I have never spoken with proper reverence either of the artist or of his work, the Jews; and for the same reason—namely, my Hellenic temperament, which was opposed to Jewish asceticism. My prejudice in favour of Hellas has declined since then. I see now that the Greeks were only beautiful youths, but that the Jews were always men, strong, unyielding men, not only in the past, but to this very day, in spite of eighteen centuries of persecution and suffering. Since that time I have learned to appreciate them better, and, were not all pride of ancestry a silly inconsistency in a champion of the revolution and its democratic principles, the writer of these pages would be proud that his ancestors belonged to the noble house of Israel, that he is a descendant of those martyrs who gave the world a God and a morality, and who have fought and suffered on all the battle-fields of thought.

The histories of the middle ages, and even those of modern times, have seldom enrolled on their records the names of such knights of the Holy Spirit, for they generally fought with closed visors.

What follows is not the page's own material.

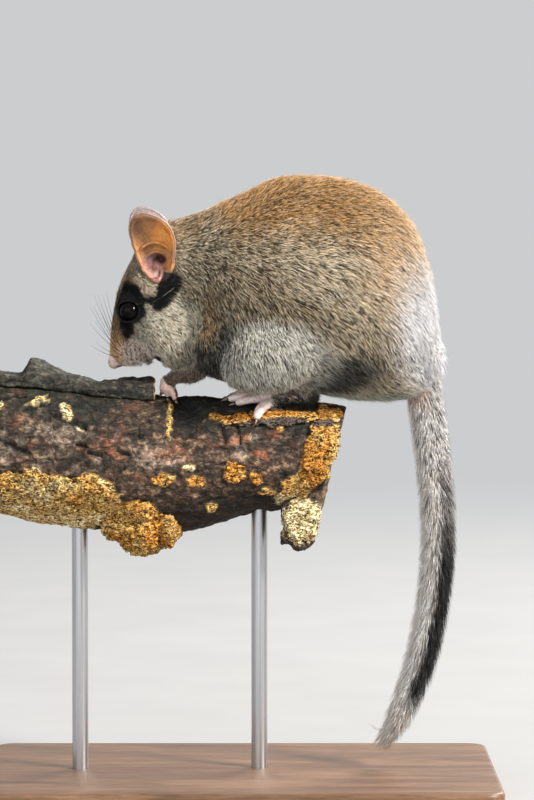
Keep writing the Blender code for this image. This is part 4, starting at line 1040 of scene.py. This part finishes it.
# Coat of the body
# Short dense fur that rises from the skin and lies back along the body. A tuft is a few hairs with a slate
# foot, darkened further as painted shade between the hairs, a coloured band and a pale or nearly black
# tip, and a few longer guard hairs stand over the rest.

# Lie of the coat at places on the body: x, distance from the middle plane, z, and the way the hair points
LIES = (
    (-40, 0, 139, 0.3, 0.1, 1), (-34, 5, 141, 0.4, 0.2, -0.9), (-40, 2, 150, 0.1, 0.1, 1),
    (-38, 4, 162, 0.3, 0.1, 1), (-28, 5, 176, 0.9, 0.1, 0.6), (-34, 8, 148, 0.6, 0.2, -0.3),
    (-30, 9, 164, 0.8, 0.1, -0.7), (-24, 10, 159, 0.8, 0.1, -0.4), (-22, 14, 150, 0.7, 0.1, -0.6),
    (-18, 14, 143, 0.5, 0, -0.8), (-24, 6, 138, 0.7, 0.1, -0.5), (-14, 10, 138, 0.5, 0, -0.8),
    (-10, 17, 165, 0.8, 0.1, -0.6), (-6, 14, 146, 0.4, 0, -0.9), (-12, 6, 182, 1, 0.1, 0.3),
    (5, 8, 191, 1, 0.1, 0.15), (25, 10, 196, 1, 0.1, -0.2), (42, 8, 190, 0.85, 0, -0.5),
    (55, 8, 172, 0.45, 0, -0.9), (60, 6, 150, 0.15, 0, -1), (20, 22, 180, 0.97, 0, -0.2),
    (18, 27, 163, 0.88, 0, -0.45), (42, 24, 162, 0.75, 0, -0.65), (45, 20, 143, 0.6, -0.1, -0.8),
    (10, 24, 148, 0.45, 0, -0.9), (10, 22, 135, 0.3, 0, -0.95), (30, 15, 133, 0.9, 0, -0.4),
    (40, 5, 127, 0.95, 0, -0.2), (0, 5, 131, 0.9, 0, -0.2), (-12, 9, 137, -0.3, 0, -1),
    (-20, 7, 133, -0.9, 0, -0.5),
)
LIE_REACH = 5
LENGTH_BASE, LENGTH_PER_DEPTH = 1, 1.2
WIDTH_BASE, WIDTH_PER_DEPTH = 0.12, 0.03
# Guard hairs: how many, how much longer and deeper than the rest, and how wide
GUARD_SHARE, GUARD_LONGER, GUARD_DEEPER, GUARD_WIDTH = 0.06, 1.5, 1.35, 0.13
# Tufts to a square mm on the body, more on the head and on the muzzle, and on the heels
BODY_TUFTS, HEAD_MORE, MUZZLE_MORE, HEEL_TUFTS = 10, 6, 6, 9
HEEL_FROM = 9
# The bare place at the corner of the lip lies this far before and above it
LIP_BARE_SHIFT = (0.7, 0, -0.7)
# Tufts that would stand past the CAD box are bent over below its top within this height
CEILING_SOFT = 2.5
UV_PATCH = 0.003
# The coat's pieces, each with its start and end in x
REGIONS = (("head", -99, -13), ("shoulders", -13, 12), ("flanks", 12, 36), ("rump", 36, 99))


def unit(vectors):
    return vectors / np.maximum(np.linalg.norm(vectors, axis=1, keepdims=True), 1e-9)


def sow(piece, density, chance):
    """Random roots on a piece, density(points) of them to a square mm: places in mm, and normals."""
    points, normals = arrays_of(piece)
    piece.data.calc_loop_triangles()
    corners = np.empty(len(piece.data.loop_triangles) * 3, np.int32)
    piece.data.loop_triangles.foreach_get("vertices", corners)
    corners = corners.reshape(-1, 3)
    a, b, c = (points[corners[:, k]] for k in range(3))
    areas = np.linalg.norm(np.cross(b - a, c - a), axis=1) / 2
    counts = chance.poisson(areas * density((a + b + c) / 3))
    chosen = np.repeat(np.arange(len(counts)), counts)
    shares = chance.random((len(chosen), 2))
    over = shares.sum(1) > 1
    shares[over] = 1 - shares[over]
    shares = np.column_stack([1 - shares.sum(1), shares])
    roots = sum(shares[:, k:k + 1] * points[corners[chosen, k]] for k in range(3))
    ways = sum(shares[:, k:k + 1] * normals[corners[chosen, k]] for k in range(3))
    return roots, unit(ways)


def clumped(roots, share, chance):
    """Gathers roots round a share of them: the pull of each towards its clump, and the clump's number."""
    heads = chance.choice(len(roots), max(1, int(len(roots) * share)), replace=False)
    near = KDTree(len(heads))
    for number, head in enumerate(heads):
        near.insert(roots[head], number)
    near.balance()
    clump = np.array([near.find(root)[1] for root in roots])
    return roots[heads][clump] - roots, clump


def ticked(colour, dark_share, clump, chance):
    """Colours of each tuft's five points from root to tip, some with a dark tip and some with a pale one."""
    luck = chance.random(clump.max() + 1)[clump]
    bright = (0.82 + 0.36 * chance.random(clump.max() + 1)[clump]) * (0.85 + 0.3 * chance.random(len(clump)))
    dark = (luck < dark_share)[:, None]
    pale = (luck > 0.7)[:, None]
    mean = colour.mean(1, keepdims=True)
    middle = np.where(dark, colour * 0.2, colour * 0.98) * bright[:, None]
    tip = np.where(dark, colour * 0.05, np.where(pale, 0.4 * colour + 0.6 * mean * 2, colour * 1.18))
    tip = np.where(mean < 0.03, colour, tip)
    middle = np.minimum(middle, 0.9)
    # The root is a quarter of the colour: the slate underfur, with painted shade between the hairs
    return np.stack([colour * 0.24, middle, middle, middle, np.minimum(tip * bright[:, None], 0.95)], axis=1)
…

The deeds of the Jews are just as little known to the world as is their real character. Some think they know the Jews because they can recognise their beards, which is all they have ever revealed of themselves. Now, as during the middle ages, they remain a wandering mystery, a mystery that may perhaps be solved on the day which the prophet foretells, when there shall be but one shepherd and one flock, and the righteous who have suffered for the good of humanity shall then receive a glorious reward.